What for? One of the arguments is that food irradiation helps to conserve food so it’s possible to transport it a long way. But if you eat what is produced in your area, in accordance with simple living and less pollution, nobody needs to transport food on a long way. Another argument is that food irradiation preserves food against bacteria and insects that bring contamination to the food. Why not instead think about good sanitary conditions of food production?
How does it work? With explications and diagramsby Professor Jacques Foos.
Risks for human health Detractors of this practice speak about various risks, from nutritional deficiencies due to lost nutrients and vitamins in irradiated food, to risks of cancer and malformation.
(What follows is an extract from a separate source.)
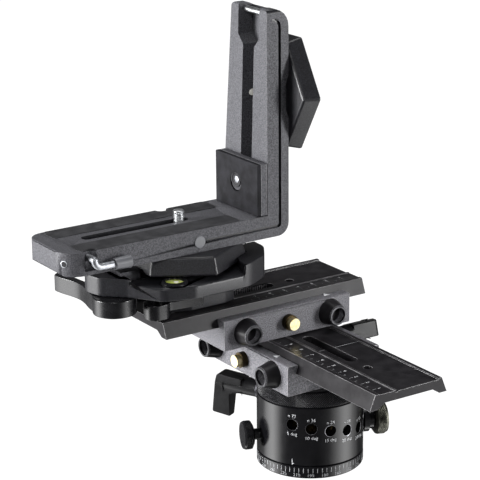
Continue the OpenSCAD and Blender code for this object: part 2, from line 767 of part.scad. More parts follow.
module qr_pivot_screw() color("silver") at_pivot() {
    translate([0, 0, -qr_lever_h - move_gap + 0.1]) cylinder(r = 5.6, h = 1.9);
    translate([0, 0, -qr_lever_h]) cylinder(r = 3, h = qr_lever_h + deck_t - 2.4);
}

// Moving jaw: hooks over the plate's left flat
module qr_jaw() color("silver") in_adapter() difference() {
    translate([-46 + 2.2, -8.7, z_deck - 1.9]) cube([46 - hex_flat - 2.2 + 2.6, 17.4, jaw_h + 1.2]);
    translate([0, 0, z_hex]) hex_frustum(hex_wide, hex_narrow, hex_t, move_gap);
    translate([-hex_flat - move_gap, -10, z_deck - 2.2]) cube([20, 20, z_hex - z_deck + 2.2]);
}

// Safety catch: a round-ended tab that swings on a pin in the foot
module qr_catch() color("black") in_adapter() translate([catch_x, catch_y, z_up_top + 1.4])
    difference() {
        union() {
            cylinder(r = 6.5, h = 8.6);
            linear_extrude(8.6) soft_polygon([[-9.5, -8.6, 5.5], [1.5, -8.6, 4], [5, -4, 3], [5, 3, 1],
                [-9.5, 3, 4]]);
            translate([0, 0, 3.6]) linear_extrude(5) soft_polygon([[0, -6.8, 0], [5, -6.8, 3],
                [24, -9, 1.5], [24, -3.6, 1], [6, -1, 0], [0, 0, 0]]);
        }
        translate([0, 0, 4]) cylinder(r = 2, h = 9);
    }

// ---- hexagonal plates and bracket ----

module hex_plate_under() color("black") difference() {
    in_adapter() translate([0, 0, z_hex]) hex_frustum(hex_wide, hex_narrow, hex_t);
    at_under_screws() {
        cylinder(r = 2.6, h = 60, center = true);
        translate([0, 0, -5]) cylinder(r = 5, h = 9);
    }
}

module at_under_screws() {
    in_adapter() for (s = [-1, 1]) translate([0, s * 14, z_hex]) children();
}

module at_side() {
    translate([upright_x, upright_mid(side_z), side_z]) rotate([0, 90, 0]) children();
}

// The narrow face is set against the upright
module hex_plate_side() color("black") difference() {
    at_side() translate([0, 0, hex_t]) mirror([0, 0, 1]) hex_frustum(hex_wide, hex_narrow, hex_t);
    at_side() translate([0, 0, -1]) cylinder(r = 3, h = 8.5);
    at_side_screws() {
        cylinder(r = 2.6, h = 60, center = true);
        translate([0, 0, hex_t - 4]) cylinder(r = 5, h = 9);
    }
}

module at_side_screws() {
    at_side() for (s = [-1, 1]) translate([s * 17, 0, 0]) children();
}

module hex_plate_screws() color("silver") {
    at_under_screws() {
        translate([0, 0, 0.6]) cylinder(r = 4.8, h = 3.4);
        translate([0, 0, 0.6]) cylinder(r = 2.5, h = hex_t + 5.4);
    }
    at_side_screws() {
        translate([0, 0, hex_t - 4]) cylinder(r = 4.8, h = 3.4);
        translate([0, 0, -3.6]) cylinder(r = 2.5, h = hex_t);
    }
    at_side() translate([0, 0, -upright_wall - 1.5]) cylinder(r = 3, h = upright_wall + 9);
}

// The upright's front edge is plumb and its back edge leans in
function upright_back(z) = arm_y1 - (arm_w - upright_top_w) * max(0, z - z_arm_top) / (z_top - z_arm_top);
function upright_mid(z) = (arm_y0 + upright_back(z)) / 2;

module bracket_side(inset = 0) {
    soft_polygon([[arm_x0 + inset, z_arm + inset, 3], [upright_x - inset, z_arm + inset, 7 - inset],
        [upright_x - inset, z_top - inset, 10 - inset], [face_x, z_top - inset, 1.5],
        [face_x, z_arm_top, move_gap], [arm_x0 + inset, z_arm_top, 1]]);
}

module bracket_plan() {
    soft_polygon([[arm_x0, arm_y0, 12], [upright_x + 5, arm_y0, 0], [upright_x + 5, arm_y1, 0],
        [arm_x0, arm_y1, 10]]);
}

module bracket_front() {
    translate([-1, 0, 0]) soft_polygon([[arm_y0, z_arm - 1, 0], [arm_y1, z_arm - 1, 0],
        [arm_y1, z_arm_top, 20], [upright_back(z_top), z_top, 3], [arm_y0, z_top, 3]]);
}

// Groove round the outside of the bracket, a flange's width in from its back
module bracket_groove(y0, y1) {
    along_y(y0, y1) difference() {
        bracket_side(upright_wall + 0.4);
        bracket_side(upright_wall + 2.1);
        translate([-400, 0]) square([400 + face_x - 40, 400]);
        translate([face_x - 60, z_arm_top - 4]) square([60 + 3.5, 400]);
        translate([face_x - 60, z_arm + 9]) square([54, 20]);
    }
}

module l_bracket() color("dimgray") difference() {
    intersection() {
        along_y(arm_y0, arm_y1) bracket_side();
        translate([0, 0, z_arm - 1]) linear_extrude(upright_h + 2) bracket_plan();
        rotate([0, 0, 90]) rotate([90, 0, 0]) translate([1, 0, -200])
            linear_extrude(400) bracket_front();
    }
    bracket_groove(arm_y0 - 1, arm_y0 + 1.4);
    upright_cut();
    // shallow finger scallop in the outer flange
    translate([upright_x + 26, arm_y0 - 1, side_z]) rotate([-90, 0, 0]) cylinder(r = 28.6, h = 3.4, $fn = 128);
    // slot of the camera screw, with a wide relief underneath
    translate([0, deck_y, 0]) slot_cut(arm_slot_x0, arm_slot_x1, slot_w, z_arm - 1, arm_t + 2);
    translate([0, deck_y, 0]) slot_cut(arm_slot_x0 - 3, arm_slot_x1 + 3, 2 * bush_r + 1, z_arm - 1, 4.4);
    // beds of the rubber strips
    strip_beds();
    // pockets at the edges: the crank's in front, and a plain one at the back
    translate([crank_x, arm_y0, z_arm + 2.2]) cylinder(r = 3.8, h = arm_t);
    translate([adapter_x + 0.5, arm_y1, z_arm - 1]) cylinder(r = 3.4, h = arm_t + 2);
    in_crank() rotate([-90, 0, 0]) cylinder(r = 1.9 + rod_fit, h = crank_out + 11);
    at_under_screws() cylinder(r = 2.5, h = hex_t + 6);
    at_side_screws() translate([0, 0, -3.6]) cylinder(r = 2.5, h = 20);
    at_side() translate([0, 0, -upright_wall - 2]) cylinder(r = 3, h = upright_wall + 4);
    // cross hole of the fork pin
    at_fork() cylinder(r = 1.75, h = fork_w + 7, center = true);
}

module upright_cut() {
    z0 = z_arm_top + 6;
    zf = z_top - fork_h;
    rotate([90, 0, 90]) translate([0, 0, face_x - 1]) linear_extrude(upright_t - upright_wall + 1)
        polygon([[upright_mid(z0) - channel_w / 2, z0], [upright_mid(z0) + channel_w / 2, z0],
            [upright_mid(zf) + channel_w / 2, zf - 5], [upright_mid(zf) + fork_w / 2, zf],
            [upright_mid(z_top) + fork_w / 2, z_top + 1], [upright_mid(z_top) - fork_w / 2, z_top + 1],
            [upright_mid(zf) - fork_w / 2, zf], [upright_mid(zf) - channel_w / 2, zf - 5]]);
}

module at_fork() {
    translate([face_x + 5, upright_mid(z_top - 4), z_top - 3.4]) rotate([90, 0, 0]) children();
}

module fork_pin() color("silver") at_fork() cylinder(r = 1.75, h = fork_w + 6.6, center = true);

module strip_outline(front) {
    y0 = front ? arm_y0 + 0.6 : arm_y1 - 0.4 - strip_w;
    soft_rect(arm_x0 + 10, y0, front ? -33.5 : -29.5, y0 + strip_w, 2.5);
}

module strip_beds() {
    for (front = [true, false]) translate([0, 0, z_arm_top - strip_t + 0.3]) linear_extrude(10)
        strip_outline(front);
}

module rubber_strips() color("black") difference() {
    for (front = [true, false]) translate([0, 0, z_arm_top - strip_t + 0.3]) linear_extrude(strip_t)
        strip_outline(front);
    translate([crank_x, arm_y0, z_arm]) cylinder(r = 4.4, h = 30);
    translate([adapter_x + 0.5, arm_y1, z_arm - 1]) cylinder(r = 4, h = 30);
}

// ---- camera screw, crank and camera stop ----

module at_camera() {
    translate([camera_x, deck_y, z_arm]) children();
}

module screw_bush() color("silver") at_camera() difference() {
    union() {
        translate([0, 0, 0.4]) cylinder(r = bush_r, h = 2.7);
        cylinder(r = slot_w / 2 - 0.1 - EPS, h = arm_t - 1.5);
    }
    translate([0, 0, -1]) cylinder(r = 1.9 + rod_fit, h = 30);
    translate([0, 0, arm_t - 4]) cylinder(r = slot_w, h = 30);
}

module camera_screw() color("silver") at_camera() {
    translate([0, 0, 0.6]) cylinder(r = 1.9, h = arm_t - 4);
    translate([0, 0, arm_t - 3.7]) cylinder(r = screw_r - 0.3, h = 4.2);
    translate([0, 0, arm_t + 0.3]) cylinder(r = screw_r, h = 5.5);
}

// Bent rod that turns in the arm's front side, with a grip on its end
module in_crank() {
    translate([crank_x, arm_y0 - crank_out, crank_z]) children();
}

module crank() color("silver") in_crank() {
    rotate([-90, 0, 0]) cylinder(r = 1.9, h = crank_out + 10);
    translate([crank_bend, 0, 0]) rotate([90, 0, 0]) rotate_extrude(angle = 90, $fn = 96)
        translate([-crank_bend, 0]) circle(r = 1.9);
    translate([crank_bend - 0.1, 0, -crank_bend]) bar(0, 11, 1.9);
    sphere(r = 1.9);
}

module crank_grip() color("dimgray") in_crank() translate([crank_bend + 7.4, 0, -crank_bend])
    difference() {
        rotate([0, 90, 0]) turned([[0, 0], [2.9, 0], [3.1, 0.4], [3.5, 9.4], [3.1, 10], [0, 10]]);
        bar(-1, 3.9, 1.9);
    }

module stop_outline(r) {
    soft_rect(-stop_w / 2, 0, stop_w / 2, stop_h, r);
}

// Set against the upright: a plate with a rubber face, and a key in the channel
module at_stop() {
    translate([face_x - move_gap, arm_y0 + stop_w / 2, z_arm_top + move_gap]) rotate([90, 0, -90])
        children();
}

stop_screw_y = stop_h * 0.53;

module at_stop_screw() {
    translate([face_x - move_gap, upright_mid(z_arm_top + stop_screw_y), z_arm_top + stop_screw_y])
        children();
}

module stop_plate() color("dimgray") difference() {
    at_stop() linear_extrude(stop_t) stop_outline(0.8);
    at_stop_screw() bar(-stop_t - 1, 1, 3);
}

// Its head is seen through the pad, and its nut rides in the channel
module stop_screw() color("silver") at_stop_screw() {
    bar(-stop_t - 1.8, -stop_t, 4.7);
    bar(-stop_t - 0.5, 6, 3);
    bar(1.2, 6.2, channel_w / 2 - 0.3);
}

module stop_pad() color("black") at_stop() translate([0, 0, stop_t]) difference() {
    linear_extrude(pad_t) stop_outline(0.6);
    translate([arm_y0 + stop_w / 2 - upright_mid(z_arm_top + stop_screw_y),
        stop_screw_y - move_gap, -1]) cylinder(r = 5.2, h = 9);
}

base_plate();
tripod_bush();
scale_ring();
spindle();
index_rings();
ring_clamp_screws();
spindle_nut();
housing();
knurled_disc();
disc_screws();
clamp_stud();
plunger_collar();
plunger_pin();
plunger_knob();
drag_knob();
drag_pad();
pan_lever();
pan_lever_screw();
pan_brake_shoe();
lower_clamp();
lower_jaw();
lower_jaw_rods();
lower_button();
lower_button_bush();
lower_lever();
lower_lever_screw();
lower_slide();
upper_clamp();
upper_clamp_screws();
upper_jaw();
upper_jaw_rods();
upper_button();
upper_button_bush();
upper_lever();
upper_lever_screw();
upper_slide();
adapter_foot();
adapter_body();
adapter_screws();
level_ring();
level_vial();
qr_lever();
qr_pivot_screw();
qr_jaw();
qr_catch();
l_bracket();
hex_plate_under();
hex_plate_side();
hex_plate_screws();
rubber_strips();
screw_bush();
camera_screw();
fork_pin();
crank();
crank_grip();
stop_plate();
stop_pad();
stop_screw();
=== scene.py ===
import json
import math

import bmesh
import bpy
from mathutils import Matrix, Vector


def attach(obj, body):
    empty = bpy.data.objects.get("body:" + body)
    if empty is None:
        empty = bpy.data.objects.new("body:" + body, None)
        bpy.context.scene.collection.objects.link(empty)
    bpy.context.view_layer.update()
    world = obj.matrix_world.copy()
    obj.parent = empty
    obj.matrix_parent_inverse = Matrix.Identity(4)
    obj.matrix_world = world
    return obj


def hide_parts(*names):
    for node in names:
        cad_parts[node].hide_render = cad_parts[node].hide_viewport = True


MM = 0.001
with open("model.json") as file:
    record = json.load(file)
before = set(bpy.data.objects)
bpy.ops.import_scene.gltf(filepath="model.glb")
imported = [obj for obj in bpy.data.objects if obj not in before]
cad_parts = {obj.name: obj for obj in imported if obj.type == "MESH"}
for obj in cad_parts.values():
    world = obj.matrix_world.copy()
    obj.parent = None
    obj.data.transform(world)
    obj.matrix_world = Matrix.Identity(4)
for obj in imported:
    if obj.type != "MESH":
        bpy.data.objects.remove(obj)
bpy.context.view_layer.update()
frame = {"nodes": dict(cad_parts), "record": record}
nodes = frame["nodes"]
body_of = {n: b for b, ns in frame["record"]["behaviour"]["bodies"].items() for n in ns}

# Lengths are in mm and angles in degrees, unless a line says otherwise. X runs along the
# upper plate, -Y along the lower plate towards the camera, Z up the pan axis.
X, Y, Z = Vector((1, 0, 0)), Vector((0, 1, 0)), Vector((0, 0, 1))

# Sizes and places of the CAD model that the dressing sits on
BASE_R, HOUSE_Z = 30.0, 7.4
DISC_R, DISC_Z, DISC_TOP = 29.6, 41.5, 51.0
HOLE_R = 3.25
HOLE_A, HOLE_STEP = 215.0, 20.8                       # first index hole, and on to the next
HOLE_Z, HOLE_DROP = 31.5, 1.9
HOLE_COUNTS = (72, 36, 24, 18, 15, 12, 10, 8, 6, 4)   # clicks in a turn, by hole
PLUNGER_HOLE = 6                                      # the hole that the plunger sits in
DRAG_A, DRAG_Z = 160, 17.5
LOW_TOP, UP_TOP, DECK_TOP = 71.8, 92.6, 115.5
JAW_RISE = 5.8                                        # fixed jaw's top above the deck
ARM_Z, ARM_TOP = 128.2, 140.9
LEVEL_X, LEVEL_Y = -79.0, 14.0
CAMERA_SCREW = (-59.5, 40.0, ARM_Z)
STOP_SCREW = (-22.1, 39.5, 158.0)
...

They also draw consumers’ attention to the risk of transporting such radioactive materials as are used for irradiation.
For food irradiation followers, everything is ok, nothing to add.
Pertinent information I suggest to you an easy game with questions and answers: As consumer, do you know:
– if the food you bought has been irradiated or not?
– Is it something about irradiation written on the label or not?
– Where are the irradiation factories in the country where you live?
– Which radioactive substances are used for food irradiation?
– On which roads do these radioactive substances travel?
– Do you have free choice to eat irradiated or non-irradiated?
If your response is “yes” to the six questions, you are a very well-informed eater or you can get very pertinent information in the country where you live. If it’s not the case, think about….
Irradiation and organic food Irradiation is absolutely forbidden to organic food. So if you eat organic; eat without worry, you don’t eat irradiated.
To accept or to refuse irradiation If you accept food irradiation, continue your ways as if nothing happened. If you refuse it, maybe you were in a protest march, anywhere in the world.
As you can see, there are a lot of people all around the table! Bon appétit.